- [Problem statement]: Quote only the lines from the line containing "mouth = nozzle_plane()" to the line containing "cad_parts[node].hide_render = cad_parts[node].hide_viewport", with both of those lines included, please, exactly as written.

======== Input ========

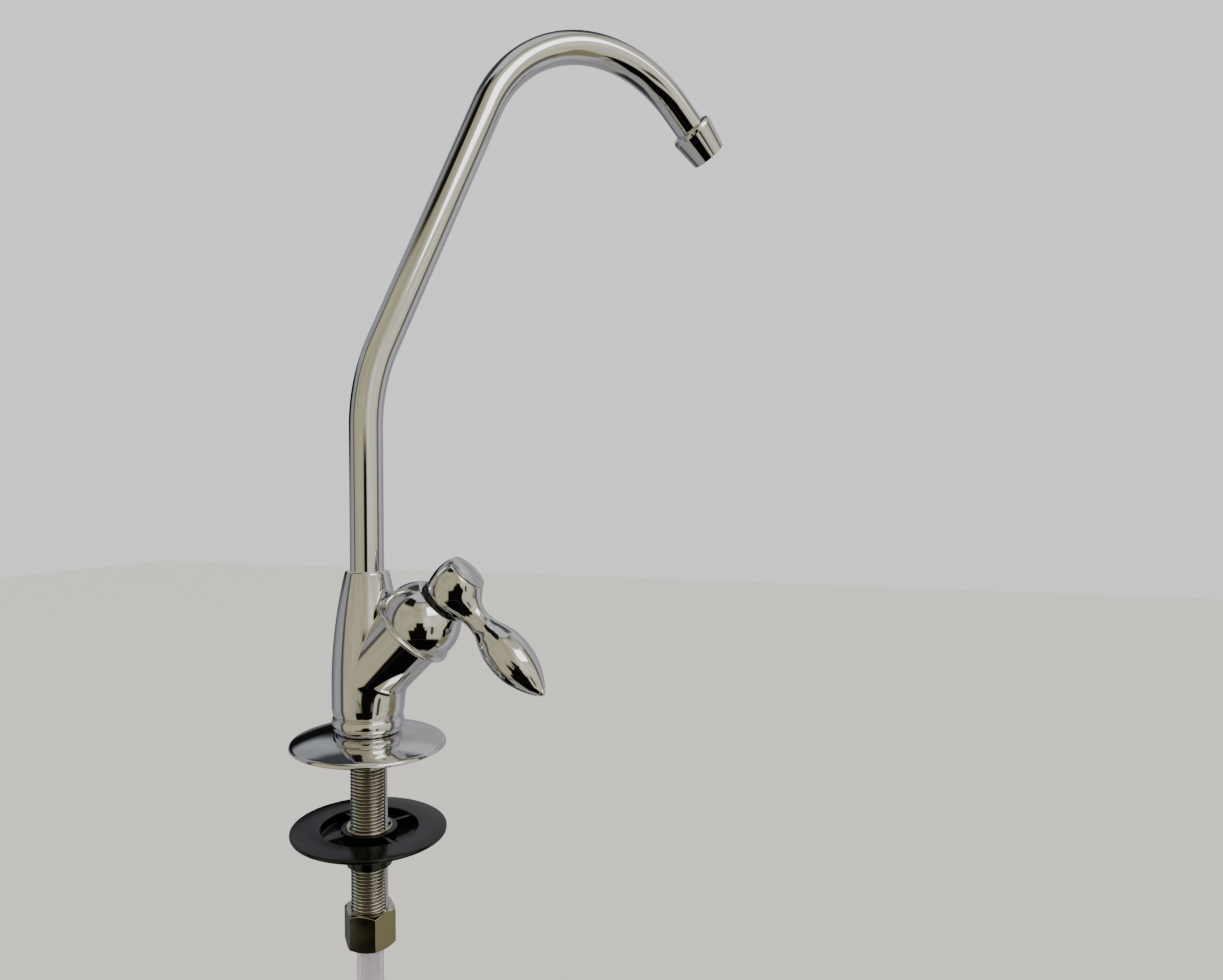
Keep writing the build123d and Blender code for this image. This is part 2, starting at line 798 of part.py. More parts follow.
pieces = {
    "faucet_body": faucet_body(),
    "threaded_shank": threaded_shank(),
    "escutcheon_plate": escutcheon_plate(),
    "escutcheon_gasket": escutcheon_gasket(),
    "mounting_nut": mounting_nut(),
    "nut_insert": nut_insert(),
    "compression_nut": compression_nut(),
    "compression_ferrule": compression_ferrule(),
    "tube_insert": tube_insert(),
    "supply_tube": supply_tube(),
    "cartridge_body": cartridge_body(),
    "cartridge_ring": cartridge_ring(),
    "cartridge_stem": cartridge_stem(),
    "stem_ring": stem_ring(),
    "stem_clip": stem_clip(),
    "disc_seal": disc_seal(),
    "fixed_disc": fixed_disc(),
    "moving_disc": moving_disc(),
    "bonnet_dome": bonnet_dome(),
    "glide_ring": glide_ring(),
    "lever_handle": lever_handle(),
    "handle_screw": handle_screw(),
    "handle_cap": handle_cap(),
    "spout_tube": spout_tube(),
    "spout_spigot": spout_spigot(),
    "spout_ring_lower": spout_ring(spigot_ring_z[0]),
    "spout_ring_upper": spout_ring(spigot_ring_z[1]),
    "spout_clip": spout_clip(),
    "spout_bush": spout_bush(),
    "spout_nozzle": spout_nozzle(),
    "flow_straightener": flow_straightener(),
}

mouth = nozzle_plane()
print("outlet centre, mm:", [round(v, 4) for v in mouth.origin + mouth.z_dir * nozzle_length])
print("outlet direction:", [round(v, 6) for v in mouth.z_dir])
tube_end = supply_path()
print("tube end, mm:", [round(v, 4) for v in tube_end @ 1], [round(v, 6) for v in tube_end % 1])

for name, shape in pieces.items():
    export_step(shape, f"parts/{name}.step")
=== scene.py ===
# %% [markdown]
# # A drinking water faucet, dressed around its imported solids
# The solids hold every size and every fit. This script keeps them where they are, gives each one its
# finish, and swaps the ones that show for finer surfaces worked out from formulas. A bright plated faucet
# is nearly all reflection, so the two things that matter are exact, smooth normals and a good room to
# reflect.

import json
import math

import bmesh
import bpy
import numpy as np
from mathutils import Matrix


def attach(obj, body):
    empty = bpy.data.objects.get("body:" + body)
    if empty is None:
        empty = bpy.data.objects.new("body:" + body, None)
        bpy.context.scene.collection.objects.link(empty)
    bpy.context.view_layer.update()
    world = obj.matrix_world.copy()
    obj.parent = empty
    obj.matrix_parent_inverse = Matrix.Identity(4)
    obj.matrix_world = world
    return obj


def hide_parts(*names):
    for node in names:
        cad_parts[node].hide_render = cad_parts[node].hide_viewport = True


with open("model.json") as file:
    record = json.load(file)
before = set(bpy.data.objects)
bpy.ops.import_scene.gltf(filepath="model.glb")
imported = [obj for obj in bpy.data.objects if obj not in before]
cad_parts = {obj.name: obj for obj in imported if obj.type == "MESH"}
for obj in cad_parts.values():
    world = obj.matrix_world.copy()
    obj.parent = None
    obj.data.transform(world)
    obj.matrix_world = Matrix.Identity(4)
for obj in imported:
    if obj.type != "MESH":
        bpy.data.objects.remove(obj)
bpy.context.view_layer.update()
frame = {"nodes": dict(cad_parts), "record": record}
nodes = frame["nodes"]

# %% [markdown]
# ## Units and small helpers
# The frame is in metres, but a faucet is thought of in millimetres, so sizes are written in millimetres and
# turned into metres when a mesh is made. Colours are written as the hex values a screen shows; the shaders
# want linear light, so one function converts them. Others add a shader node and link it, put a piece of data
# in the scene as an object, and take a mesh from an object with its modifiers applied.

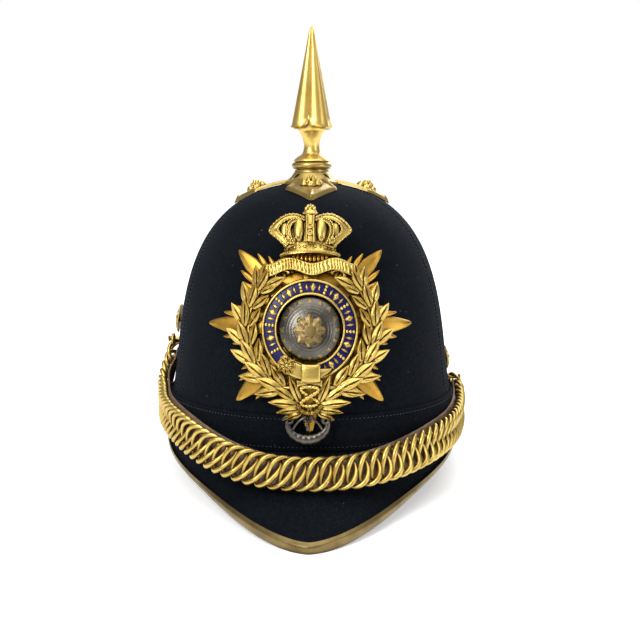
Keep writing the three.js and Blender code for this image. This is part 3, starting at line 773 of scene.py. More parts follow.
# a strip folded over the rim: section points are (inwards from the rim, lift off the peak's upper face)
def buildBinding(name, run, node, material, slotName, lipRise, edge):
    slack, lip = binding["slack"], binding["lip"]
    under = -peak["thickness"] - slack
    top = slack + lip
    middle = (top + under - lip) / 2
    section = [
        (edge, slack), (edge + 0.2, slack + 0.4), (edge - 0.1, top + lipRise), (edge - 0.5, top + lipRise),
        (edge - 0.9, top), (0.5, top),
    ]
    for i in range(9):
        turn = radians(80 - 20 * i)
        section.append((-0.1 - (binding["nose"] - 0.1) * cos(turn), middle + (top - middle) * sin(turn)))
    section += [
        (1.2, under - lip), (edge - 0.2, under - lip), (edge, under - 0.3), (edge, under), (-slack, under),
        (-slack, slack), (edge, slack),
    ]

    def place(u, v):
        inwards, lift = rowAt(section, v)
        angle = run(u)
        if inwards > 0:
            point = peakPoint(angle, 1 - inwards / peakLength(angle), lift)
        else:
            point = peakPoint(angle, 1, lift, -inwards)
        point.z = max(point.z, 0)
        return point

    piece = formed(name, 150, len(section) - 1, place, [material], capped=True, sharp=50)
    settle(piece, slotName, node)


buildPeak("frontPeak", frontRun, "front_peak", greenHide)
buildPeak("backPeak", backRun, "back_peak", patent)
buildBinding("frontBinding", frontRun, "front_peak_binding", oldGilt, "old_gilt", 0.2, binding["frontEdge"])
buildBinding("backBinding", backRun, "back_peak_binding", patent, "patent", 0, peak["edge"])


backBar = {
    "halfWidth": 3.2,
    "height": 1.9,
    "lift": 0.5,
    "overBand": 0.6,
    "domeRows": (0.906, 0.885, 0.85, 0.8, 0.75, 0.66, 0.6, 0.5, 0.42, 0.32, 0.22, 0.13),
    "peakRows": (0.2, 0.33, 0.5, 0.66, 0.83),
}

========

- [Written solution]:
mouth = nozzle_plane()
print("outlet centre, mm:", [round(v, 4) for v in mouth.origin + mouth.z_dir * nozzle_length])
print("outlet direction:", [round(v, 6) for v in mouth.z_dir])
tube_end = supply_path()
print("tube end, mm:", [round(v, 4) for v in tube_end @ 1], [round(v, 6) for v in tube_end % 1])

for name, shape in pieces.items():
    export_step(shape, f"parts/{name}.step")
=== scene.py ===
# %% [markdown]
# # A drinking water faucet, dressed around its imported solids
# The solids hold every size and every fit. This script keeps them where they are, gives each one its
# finish, and swaps the ones that show for finer surfaces worked out from formulas. A bright plated faucet
# is nearly all reflection, so the two things that matter are exact, smooth normals and a good room to
# reflect.

import json
import math

import bmesh
import bpy
import numpy as np
from mathutils import Matrix


def attach(obj, body):
    empty = bpy.data.objects.get("body:" + body)
    if empty is None:
        empty = bpy.data.objects.new("body:" + body, None)
        bpy.context.scene.collection.objects.link(empty)
    bpy.context.view_layer.update()
    world = obj.matrix_world.copy()
    obj.parent = empty
    obj.matrix_parent_inverse = Matrix.Identity(4)
    obj.matrix_world = world
    return obj


def hide_parts(*names):
    for node in names:
        cad_parts[node].hide_render = cad_parts[node].hide_viewport = True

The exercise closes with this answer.